▶ [PROBLEM STATEMENT]: Extract the lines between the ones holding "for bay, x_low, x_high, folded" and "if empty is", inclusive, exactly as written and nothing more.

(Rows from a dataset)
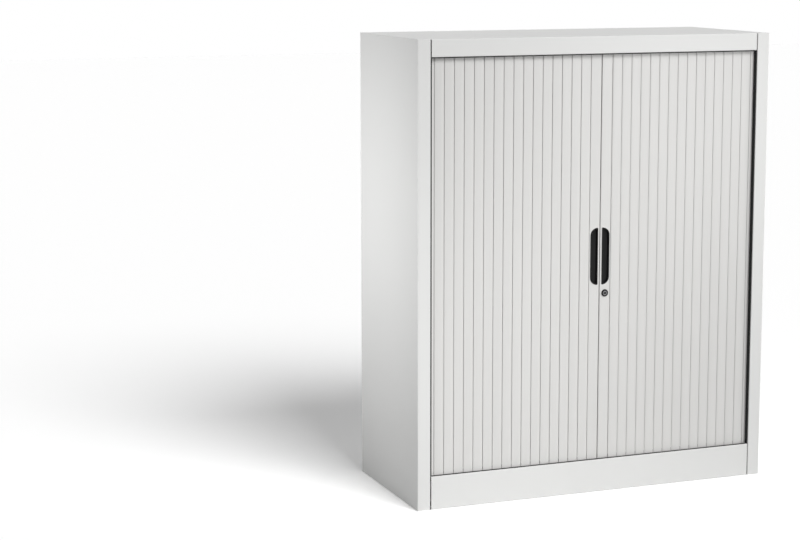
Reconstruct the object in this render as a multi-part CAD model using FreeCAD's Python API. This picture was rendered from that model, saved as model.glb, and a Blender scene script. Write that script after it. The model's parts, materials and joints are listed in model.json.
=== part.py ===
import FreeCAD, Part
import math
import os

# A steel tambour cabinet. Two curtains of upright plastic slats meet near the middle and open sideways.
# Millimetres. X to the right, Y to the back, Z up. Origin on the floor, under the cabinet's middle.

# Outside of the case
case_width = 1000.0
case_depth = 420.0
case_height = 1200.0

# Sheet steel and its folds
sheet = 1.0
bend_inside = 1.0
fold_depth = 20.0

# Front frame: the stiles are folded from the side panels, the rail from the top panel
stile_width = 35.0
stile_return = 8.0
rear_flange = 20.0
reveal = 2.5
rail_height = 45.0
plinth_height = 87.0
edge_return = 3.0
plinth_foot_fold = 15.0
rail_back_fold = 20.0

# Curtain: every slat is a thin wedge, so that it can slide behind the next one
curtain_recess = 12.0
meeting_x = 14.0
meeting_gap = 1.0
slat_pitch = 27.1
slat_seam = 0.8
slat_edge = 0.8
slat_ease = 3.0
slat_ease_drop = 0.35
stack_pitch = 2.3
stack_clearance = 0.15

# Leading slat of each door, a hollow bar
lead_pitch = 31.4
lead_depth = 12.0
lead_wall = 1.6
lead_ease = 0.8
lead_joint_margin = 6.0

# Tracks for the slat ends
track_wall = 2.0
track_foot_lip = 0.5
track_head_lip = 2.5
track_rear_lip = 6.0
track_front_gap = 1.5
track_rear_gap = 1.25
slat_foot_gap = 0.3
slat_head_gap = 2.0
head_space = 31.0
side_groove = 10.0

# Strips on the stile returns
guide_wall = 2.0
guide_hook = 3.5
guide_front_gap = 2.0

# Inside of the case
deck_height = 76.0
deck_fold = 25.0
pocket_width = 37.0
liner_gap = 2.0
back_foot = 20.0
back_play = 0.3
end_play = 0.5

# Shelves hang on clips in two columns of slots
shelf_fold = 25.0
shelf_lip = 10.0
shelf_side_play = 0.5
shelf_front_gap = 1.0
shelf_back_gap = 8.0
slot_width = 5.0
slot_height = 12.0
slot_pitch = 25.0
slot_first = 45.0
slot_end_margin = 60.0
slot_column_inset = 45.0
lower_shelf_share = 0.3
upper_shelf_share = 0.65
clip_wall = 1.5
clip_height = 20.0
clip_width = 14.0
clip_seat = 16.0
clip_hook_play = 0.5
clip_hook_reach = 3.0

# Grips, D-shaped cups with the straight side towards the meeting line
grip_width = 22.0
grip_height = 150.0
grip_middle_z = 628.0
grip_from_meeting = 5.5
grip_end_radius = 20.0
grip_corner = 2.0
grip_bezel = 1.8
grip_wall = 1.1
grip_proud = 1.2
grip_cup_depth = 9.4
grip_play = 0.3

# Lock in the right leading slat
lock_z = 530.0
lock_flange_r = 9.75
lock_flange = 3.0
lock_flange_taper = 0.75
lock_body_r = 8.0
lock_length = 21.7
plug_r = 5.6
plug_gap = 0.05
plug_set_back = 0.3
plug_length = 22.0
tang_side = 7.0
tang_length = 4.0
tang_play = 0.05
key_thickness = 1.8
key_length = 7.0
key_depth = 9.0
lock_play = 0.2
cam_sheet = 2.0
cam_width = 13.0
cam_tip = 6.0
notch_play = 1.2
notch_depth = 7.0
keeper_from_meeting = 11.0
keeper_sheet = 3.0
keeper_plate = 1.5
keeper_width = 14.0
keeper_height = 26.0
keeper_overrun = 2.0

# Levelling feet
foot_pad_r = 15.0
foot_pad_height = 6.0
foot_stud_r = 4.0
foot_gap = 0.05
foot_nut_r = 8.0
foot_nut_height = 10.0
foot_inset_x = 60.0
foot_inset_y = 45.0
foot_top_gap = 2.0
foot_key_r = 2.0
foot_key_depth = 5.0

# How far a cut runs past what it cuts
overrun = 1.0

# Places worked out from the sizes above
half_width = case_width / 2
half_depth = case_depth / 2
front_y = -half_depth
back_y = half_depth
curtain_y = front_y + curtain_recess
wall_x = half_width - sheet
stile_x = half_width - stile_width
guide_x = stile_x - guide_wall
frame_x = stile_x - reveal
roof_z = case_height - sheet
rail_z = case_height - rail_height
liner_x = half_width - pocket_width
panel_y = back_y - sheet

left_slat_count = math.ceil((stile_x + meeting_x - lead_pitch) / slat_pitch)
right_slat_count = math.ceil((stile_x - meeting_x - lead_pitch) / slat_pitch)
stack_depth = slat_edge + stack_pitch * max(left_slat_count, right_slat_count)
lip_y = curtain_y - track_front_gap
track_front_y = front_y + edge_return
track_back_y = curtain_y + stack_depth + track_rear_gap
liner_y = track_back_y + track_wall + liner_gap
track_floor_z = deck_height + track_wall
track_roof_z = roof_z - head_space - track_wall
slat_foot_z = track_floor_z + slat_foot_gap
slat_head_z = track_roof_z - slat_head_gap


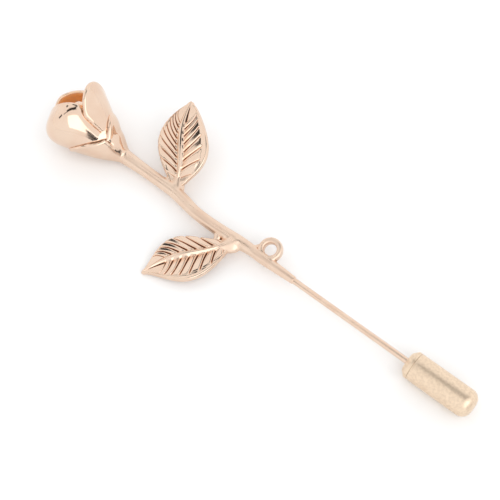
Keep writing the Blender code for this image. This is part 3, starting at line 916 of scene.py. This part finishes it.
def rounded_box_ring(inner, outer, half, corner, steps):
    """The (radius, height) section of a ring with rounded corners."""
    section = []
    for turn_start, radius, height in (
        (0, outer - corner, half - corner),
        (90, inner + corner, half - corner),
        (180, inner + corner, corner - half),
        (270, outer - corner, corner - half),
    ):
        for step in range(steps + 1):
            turn = math.radians(turn_start + 90 * step / steps)
            section.append((radius + corner * math.cos(turn), height + corner * math.sin(turn)))
    return section


section = rounded_box_ring(
    EYELET_HOLE / 2,
    EYELET_DIAMETER / 2 + 2 * MELT_LOSS,
    EYELET_THICKNESS / 2 + MELT_LOSS / 2,
    EYELET_ROUND,
    steps=4,
)
rings = []
for index in range(EYELET_SIDES):
    turn = 2 * math.pi * index / EYELET_SIDES
    outwards = math.cos(turn) * Vector((1, 0, 0)) + math.sin(turn) * eyelet_across
    rings.append([eyelet_centre + radius * outwards + height * eyelet_axis for radius, height in section])
add_skin(spray, rings, loop=True)
web_start = Vector((*(eyelet_foot + Vector((-0.0022, 0.0002, NEEDLE_HEIGHT))), 0.0007))
web_middle = Vector((*(eyelet_centre + Vector((-0.0017, 0, 0)) - 0.0007 * eyelet_across), 0.00055))
web_end = Vector((*(eyelet_foot + Vector((-0.0004, 0.0001, NEEDLE_HEIGHT))), 0.0006))
add_tube(spray, [web_start, web_middle, web_end], WEB_SIDES, 8)
bmesh.ops.recalc_face_normals(spray, faces=spray.faces)
spray_mesh = mesh_from(spray, "spray")
print("the spray has", len(spray_mesh.polygons), "faces before it is melted")

# %% [markdown]
# Melt the spray into one casting
#
# The voxel remesh keeps only the outer skin, so it also drops the walls that lie inside other
# walls. Smoothing then draws a small fillet where two forms meet, and more of it softens the
# neck and the leaves' roots. The skin is then measured for the painted light: a point in a crease,
# where its neighbours' middle lies in front of it, gets painted shade, and a point inside the bud,
# where a ray along its normal meets metal again, gets the painted orange glow.
#
# Last the casting is cut in two across the stem, only to keep each mesh of a moderate size. The
# cut is flat and both sides have the same points, so it doesn't show.

# %% Melt, smooth and cut
VOXEL = 0.00012
MELT_ROUNDS = 6
SOFT_ROUNDS = 30
SMOOTH_FACTOR = 0.5
NECK_SOFT_REACH = 0.0030
ROOT_SOFT_REACH = 0.0022
CREASE_DEPTH = 0.000012
CREASE_BLUR = 3
CUT_SHARE = 0.8
INNER_SHARE = 0.6
INNER_REACH = 0.012
INNER_BLUR = 12
RAY_START = 0.00005
DRAWN_FADE = 0.0015


def melted(name, mesh, soft_places):
    """One skin over a mesh's crossing forms, with extra smoothing within a reach of some places."""
    obj = add_object(name, mesh)
    remesh = obj.modifiers.new("melt", "REMESH")
    remesh.mode = "VOXEL"
    remesh.voxel_size = VOXEL
    smooth = obj.modifiers.new("fillets", "SMOOTH")
    smooth.factor = SMOOTH_FACTOR
    smooth.iterations = MELT_ROUNDS
    apply_modifiers(obj)
    soft = obj.vertex_groups.new(name="soft")
    for place, reach in soft_places:
        for vertex in obj.data.vertices:
            near = 1 - (vertex.co - place).length / reach
            if near > 0:
                soft.add([vertex.index], min(1.0, 2 * near), "ADD")
    softer = obj.modifiers.new("soft", "SMOOTH")
    softer.vertex_group = "soft"
    softer.factor = SMOOTH_FACTOR
    softer.iterations = SOFT_ROUNDS
    apply_modifiers(obj)
    obj.vertex_groups.clear()
    return obj


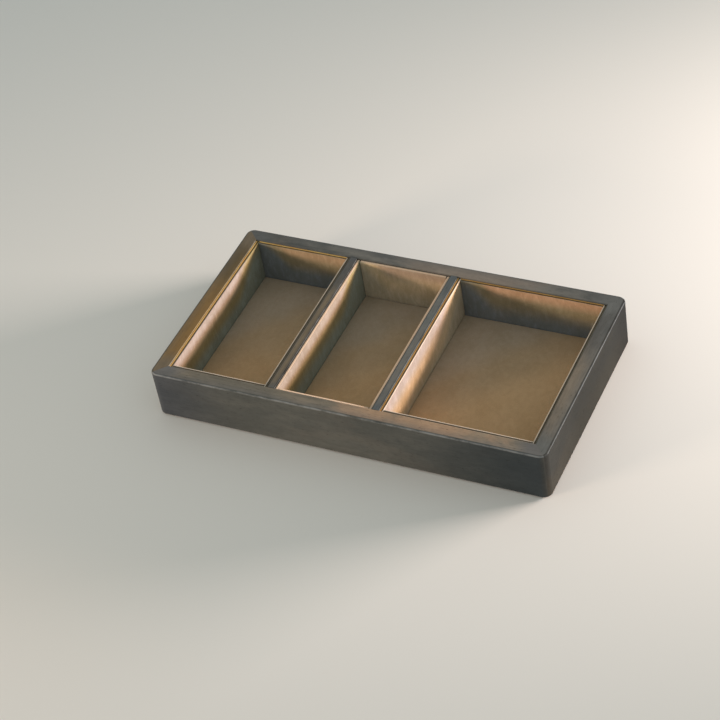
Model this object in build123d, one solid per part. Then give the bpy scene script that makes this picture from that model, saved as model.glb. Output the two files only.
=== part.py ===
from build123d import *
import os

# A valet tray: a mitred wooden frame with two dividers and three bays lined with felt on board.
# Lengths are in millimetres. X runs along the width, Y to the back and Z up. The origin is
# under the middle of the tray, on the surface that it stands on.

# The tray as a whole
tray_width = 300.0
tray_depth = 165.0
tray_height = 40.0
wall_thickness = 11.0
divider_thickness = 6.0
left_bay_width = 78.0
middle_bay_width = 74.0

# Corners and edges of the frame
corner_radius = 6.0
top_edge_radius = 1.5
foot_edge_radius = 0.8
inside_edge_radius = 0.6

# The base: a panel let into a rebate from below, and the felt glued under it
base_panel_thickness = 3.0
base_panel_gap = 0.3
rebate_width = 5.5
base_felt_thickness = 1.0
base_felt_inset = 1.5

# Stopped housings in the front and back walls, and the divider tongues that they hold
housing_depth = 3.0
housing_stop = 5.0
housing_side_gap = 0.1
tongue_end_gap = 0.2
divider_edge_radius = 0.8

# Liners: felt on board, with the floor pads dropped in last
liner_board_thickness = 1.5
floor_board_thickness = 1.0
felt_thickness = 1.0
liner_drop = 1.0
liner_end_gap = 0.2
floor_pad_gap = 0.2
fold_radius = 0.8

# How far a cutter runs out of the wood
cut_overrun = 5.0

# Heights and spans worked out from the sizes above
frame_underside = base_felt_thickness
panel_top = frame_underside + base_panel_thickness
liner_top = tray_height - liner_drop
inside_depth = tray_depth - 2 * wall_thickness
housing_radius = divider_thickness / 2 + housing_side_gap
tongue_top = tray_height - housing_stop - housing_radius
liner_thickness = liner_board_thickness + felt_thickness

# Where the bays and dividers lie along X, from left to right
left_bay_start = -tray_width / 2 + wall_thickness
left_divider_start = left_bay_start + left_bay_width
middle_bay_start = left_divider_start + divider_thickness
right_divider_start = middle_bay_start + middle_bay_width
right_bay_start = right_divider_start + divider_thickness
right_bay_end = tray_width / 2 - wall_thickness

# Each bay's name, its wooden faces along X, and whether its felt is turned over the board
bays = [
    ("left_bay", left_bay_start, left_divider_start, False),
    ("middle_bay", middle_bay_start, right_divider_start, True),
    ("right_bay", right_bay_start, right_bay_end, False),
]

# Each divider's name and the middle of its thickness
dividers = [
    ("left_divider", left_divider_start + divider_thickness / 2),
    ("right_divider", right_divider_start + divider_thickness / 2),
]


def along_x(section, length):
    """A section drawn in Y and Z, run along X to both sides of the middle."""
    return extrude(Plane.YZ * section, length / 2, both=True)


def slab(x_low, x_high, y_low, y_high, z_low, z_high):
    """A flat board between three pairs of faces."""
    middle = Pos((x_low + x_high) / 2, (y_low + y_high) / 2, (z_low + z_high) / 2)
    return middle * Box(x_high - x_low, y_high - y_low, z_high - z_low)


def frame_envelope():
    """The outer form of the frame: round corners, a softened rim and a softened foot."""
    plan = RectangleRounded(tray_width, tray_depth, corner_radius)
    block = Pos(0, 0, frame_underside) * extrude(plan, tray_height - frame_underside)
    block = fillet(block.edges().group_by(Axis.Z)[-1], top_edge_radius)
    return fillet(block.edges().group_by(Axis.Z)[0], foot_edge_radius)


def wall_moulding(length):
    """One side's moulding with both ends mitred, its outer face on Y = 0 and its inside at +Y."""
    rebate_face = wall_thickness - rebate_width
    section = make_face(Polyline(
        (0, frame_underside),
        (0, tray_height),
        (wall_thickness, tray_height),
        (wall_thickness, panel_top),
        (rebate_face, panel_top),
        (rebate_face, frame_underside),
        close=True,
    ))
    inside_corner = section.vertices().sort_by(lambda corner: corner.X + corner.Y)[-1]
    section = fillet(inside_corner, inside_edge_radius)
    mitred_plan = make_face(Polyline(
        (-length / 2, 0),
        (length / 2, 0),
        (length / 2 - wall_thickness, wall_thickness),
        (-length / 2 + wall_thickness, wall_thickness),
        close=True,
    ))
    return along_x(section, length) & extrude(mitred_plan, tray_height)


def frame_wall(length, reach, turn):
    """A side of the frame, turned about Z from the front and shaped to the frame's outer form."""
    return Rot(0, 0, turn) * Pos(0, -reach, 0) * wall_moulding(length) & frame_envelope()


def housing_cutters():
    """A slot with a round upper end for each divider, sunk in the front and back walls."""
    foot = panel_top - cut_overrun
    slot = Pos(0, (foot + tongue_top) / 2) * Rectangle(2 * housing_radius, tongue_top - foot)
    slot += Pos(0, tongue_top) * Circle(housing_radius)
    cutter = extrude(Plane.XZ * slot, housing_depth + cut_overrun)
    in_front = Pos(0, cut_overrun - inside_depth / 2, 0) * cutter
    pair = in_front + mirror(in_front, Plane.XZ)
    return [Pos(middle, 0, 0) * pair for name, middle in dividers]


def divider_board():
    """A divider with a tongue at each end, notched under the rim so that no housing shows."""
    shoulder = inside_depth / 2
    tongue_end = shoulder + housing_depth - tongue_end_gap
    outline = make_face(Polyline(
        (-shoulder, tray_height),
        (shoulder, tray_height),
        (shoulder, tongue_top),
        (tongue_end, tongue_top),
        (tongue_end, panel_top),
        (-tongue_end, panel_top),
        (-tongue_end, tongue_top),
        (-shoulder, tongue_top),
        close=True,
    ))
    board = along_x(outline, divider_thickness)
    top_edges = board.edges().filter_by(Axis.Y).group_by(Axis.Z)[-1]
    return fillet(top_edges, divider_edge_radius)


def base_panel():
    """The panel that fills the rebate, less a gap all round."""
    inset = wall_thickness - rebate_width + base_panel_gap
    half_width = tray_width / 2 - inset
    half_depth = tray_depth / 2 - inset
    return slab(-half_width, half_width, -half_depth, half_depth, frame_underside, panel_top)


def base_felt():
    """The felt under the tray, a little inside the foot of the frame."""
    radius = corner_radius - base_felt_inset
    plan = RectangleRounded(
        tray_width - 2 * base_felt_inset, tray_depth - 2 * base_felt_inset, radius
    )
    return extrude(plan, base_felt_thickness)


def liner_board(length, folded):
    """The board of a wall liner, standing against Y = 0. Folded felt leaves room above it."""
    top = liner_top - felt_thickness if folded else liner_top
    return slab(-length / 2, length / 2, 0, liner_board_thickness, panel_top, top)


def liner_felt(length, folded):
    """The felt on the face of a liner board, and over its top edge where it is folded."""
    back_face = liner_board_thickness
    face = liner_thickness
    if not folded:
        return slab(-length / 2, length / 2, back_face, face, panel_top, liner_top)
    section = make_face(Polyline(
        (back_face, panel_top),
        (face, panel_top),
        (face, liner_top),
        (0, liner_top),
        (0, liner_top - felt_thickness),
        (back_face, liner_top - felt_thickness),
        close=True,
    ))
    fold = section.vertices().sort_by(lambda corner: corner.X + corner.Y)[-1]
    return along_x(fillet(fold, fold_radius), length)


def bay_liners(x_low, x_high, folded):
    """The side liners run the whole depth, and the front and back ones fit between them."""
    middle = (x_low + x_high) / 2
    side_length = inside_depth - 2 * liner_end_gap
    end_length = x_high - x_low - 2 * (liner_thickness + liner_end_gap)
    places = {
        "left": (Pos(x_low, 0, 0) * Rot(0, 0, -90), side_length),
        "right": (Pos(x_high, 0, 0) * Rot(0, 0, 90), side_length),
        "front": (Pos(middle, -inside_depth / 2, 0), end_length),
        "back": (Pos(middle, inside_depth / 2, 0) * Rot(0, 0, 180), end_length),
    }
    pieces = {}
    for side, (place, length) in places.items():
        pieces[side + "_board"] = place * liner_board(length, folded)
        pieces[side + "_felt"] = place * liner_felt(length, folded)
    return pieces


def bay_floor(x_low, x_high):
    """The floor pad of a bay: a board on the base panel with felt on it, inside the wall felts."""
    margin = liner_thickness + floor_pad_gap
    half_depth = inside_depth / 2 - margin
    board_top = panel_top + floor_board_thickness
    felt_top = board_top + felt_thickness
    plan = (x_low + margin, x_high - margin, -half_depth, half_depth)
    return {
        "floor_board": slab(*plan, panel_top, board_top),
        "floor_felt": slab(*plan, board_top, felt_top),
    }


def tray_pieces():
    """Every piece of the tray by its name."""
    housings = housing_cutters()
    pieces = {
        "front_wall": frame_wall(tray_width, tray_depth / 2, 0) - housings,
        "right_wall": frame_wall(tray_depth, tray_width / 2, 90),
        "back_wall": frame_wall(tray_width, tray_depth / 2, 180) - housings,
        "left_wall": frame_wall(tray_depth, tray_width / 2, -90),
        "base_panel": base_panel(),
        "base_felt": base_felt(),
    }
    for name, middle in dividers:
        pieces[name] = Pos(middle, 0, 0) * divider_board()
    for bay, x_low, x_high, folded in bays:
        lining = bay_liners(x_low, x_high, folded) | bay_floor(x_low, x_high)
        for name, piece in lining.items():
            pieces[bay + "_" + name] = piece
    return pieces


os.makedirs("parts", exist_ok=True)
for name, piece in tray_pieces().items():
    export_step(piece, "parts/" + name + ".step")
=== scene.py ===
import math

import bmesh
import bpy
from mathutils import Matrix, Quaternion, Vector, noise


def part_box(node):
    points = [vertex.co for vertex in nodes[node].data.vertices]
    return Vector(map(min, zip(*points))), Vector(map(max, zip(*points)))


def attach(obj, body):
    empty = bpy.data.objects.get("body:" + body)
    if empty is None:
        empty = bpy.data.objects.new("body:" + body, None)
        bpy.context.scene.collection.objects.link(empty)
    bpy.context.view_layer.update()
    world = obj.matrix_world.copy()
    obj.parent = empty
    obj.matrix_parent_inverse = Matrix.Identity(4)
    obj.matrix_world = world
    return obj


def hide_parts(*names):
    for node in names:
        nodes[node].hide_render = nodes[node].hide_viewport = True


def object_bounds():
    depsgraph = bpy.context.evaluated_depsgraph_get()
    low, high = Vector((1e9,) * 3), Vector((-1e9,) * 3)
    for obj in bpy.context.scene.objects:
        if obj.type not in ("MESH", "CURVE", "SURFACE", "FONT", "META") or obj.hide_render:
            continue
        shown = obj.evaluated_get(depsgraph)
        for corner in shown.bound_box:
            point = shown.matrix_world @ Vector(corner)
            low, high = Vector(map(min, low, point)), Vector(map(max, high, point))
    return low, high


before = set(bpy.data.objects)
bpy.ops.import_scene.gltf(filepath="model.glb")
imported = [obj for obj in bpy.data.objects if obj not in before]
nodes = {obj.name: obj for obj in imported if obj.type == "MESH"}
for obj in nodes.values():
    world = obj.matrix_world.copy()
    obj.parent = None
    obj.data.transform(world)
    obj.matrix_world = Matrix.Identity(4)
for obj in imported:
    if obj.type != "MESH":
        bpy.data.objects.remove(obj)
cad_box = [list(corner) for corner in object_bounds()]

# Lengths are in metres, in the frame of the CAD model. The patterns of the finishes, and the places
# on a piece that a finish asks for, are in millimetres.
MM = 0.001


def tone(red, green, blue):
    """A colour as given on a screen, 0 to 255 a channel, as the linear colour that a shader takes."""
    def linear(channel):
        share = channel / 255
        return share / 12.92 if share <= 0.04045 else ((share + 0.055) / 1.055) ** 2.4
    return tuple(linear(channel) for channel in (red, green, blue)) + (1.0,)


# The three bays, and the wall felts' turns about Z from the front one, which faces the back
BAYS = ["left_bay", "middle_bay", "right_bay"]
FOLDED_BAY = "middle_bay"
SIDE_TURNS = {"front": 0, "left": -90, "back": 180, "right": 90}

# Felt: its thickness in the CAD and here, its soft edges, how far it waves off its board, the round
# corners of the one under the tray, and where the seeds of the floors' waves begin
CAD_FELT = 1.0 * MM
FELT_THICKNESS = 0.88 * MM
FELT_EDGE_RADIUS = 0.36 * MM
FELT_EDGE_ANGLE = math.radians(50)
FELT_CELL = 3.0 * MM
FELT_WAVE = 0.1 * MM
FELT_WAVELENGTH = 21.0 * MM
CUT_WAVE = 0.1 * MM
CUT_WAVELENGTH = 6.0 * MM
BASE_FELT_CORNER = 4.5 * MM
FLOOR_SEED = 20

# The top of a wall felt, as steps of its middle line: how far to the bay from the middle of the
# felt's thickness, and how far down from its top. The folded one ends against the wood.
LOOSE_TOP = [(0.0, 3.0), (0.05, 1.6), (0.16, 0.8), (0.24, 0.0)]
FOLDED_TOP = [(0.0, 3.0), (0.0, 1.3), (-0.04, 0.72), (-0.2, 0.33), (-0.55, 0.1), (-1.2, 0.04), (-1.9, 0.06)]

# The frame's lacquered top, in millimetres: where it begins and where it is full. The roundings of
# the top's edges are sizes of the frame, as the rounding of its corners is.
TRAY_HEIGHT = cad_box[1][2] / MM
TOP_MARGIN = (TRAY_HEIGHT - 1.1, TRAY_HEIGHT - 0.3)
WALL_ROUNDING, DIVIDER_ROUNDING = 1.5, 0.8
CORNER_ROUNDING = 6.0

# Where the stain differs, each from its beginning to its full strength, in millimetres: beside the
# lighter place on the top, partly wear and partly a painted sheen, low on the sides, and before the
# rounding of a corner. Then the tones of the pores and of the pale top edges, partly wear and partly
# a painted highlight, and a cast that makes the wood a touch warmer than its tones.
WORN_AND_SHEEN_REACH = (95.0, 15.0)
FOOT_WARMTH = (30.0, 8.0)
CORNER_STAIN = (-24.0, -6.0)
PORE_TONE, RUB_AND_HIGHLIGHT_TONE = tone(26, 22, 20), tone(150, 148, 148)
RED_CAST, BLUE_CAST = 1.02, 0.97

# The edges of the liner boards: bare, or darkened halfway or fully as painted shade, each with its
# dark and light plies. A dark line beside the felt, partly glue and partly painted shade in the gap,
# runs from here on through the board's thickness, in millimetres.
BARE_BOARD = (tone(236, 163, 86), tone(255, 208, 130))
HALF_SHADED_BOARD_EDGE = (tone(186, 132, 72), tone(220, 166, 100))
SHADED_BOARD_EDGE = (tone(88, 80, 68), tone(112, 102, 86))
BOARD_SPECKS, GLUE_AND_GAP_SHADE = tone(112, 76, 40), tone(58, 40, 24)
GLUE_AND_GAP_LINE = (0.85, 1.1)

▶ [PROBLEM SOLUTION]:
    for bay, x_low, x_high, folded in bays:
        lining = bay_liners(x_low, x_high, folded) | bay_floor(x_low, x_high)
        for name, piece in lining.items():
            pieces[bay + "_" + name] = piece
    return pieces


os.makedirs("parts", exist_ok=True)
for name, piece in tray_pieces().items():
    export_step(piece, "parts/" + name + ".step")
=== scene.py ===
import math

import bmesh
import bpy
from mathutils import Matrix, Quaternion, Vector, noise


def part_box(node):
    points = [vertex.co for vertex in nodes[node].data.vertices]
    return Vector(map(min, zip(*points))), Vector(map(max, zip(*points)))


def attach(obj, body):
    empty = bpy.data.objects.get("body:" + body)
    if empty is None:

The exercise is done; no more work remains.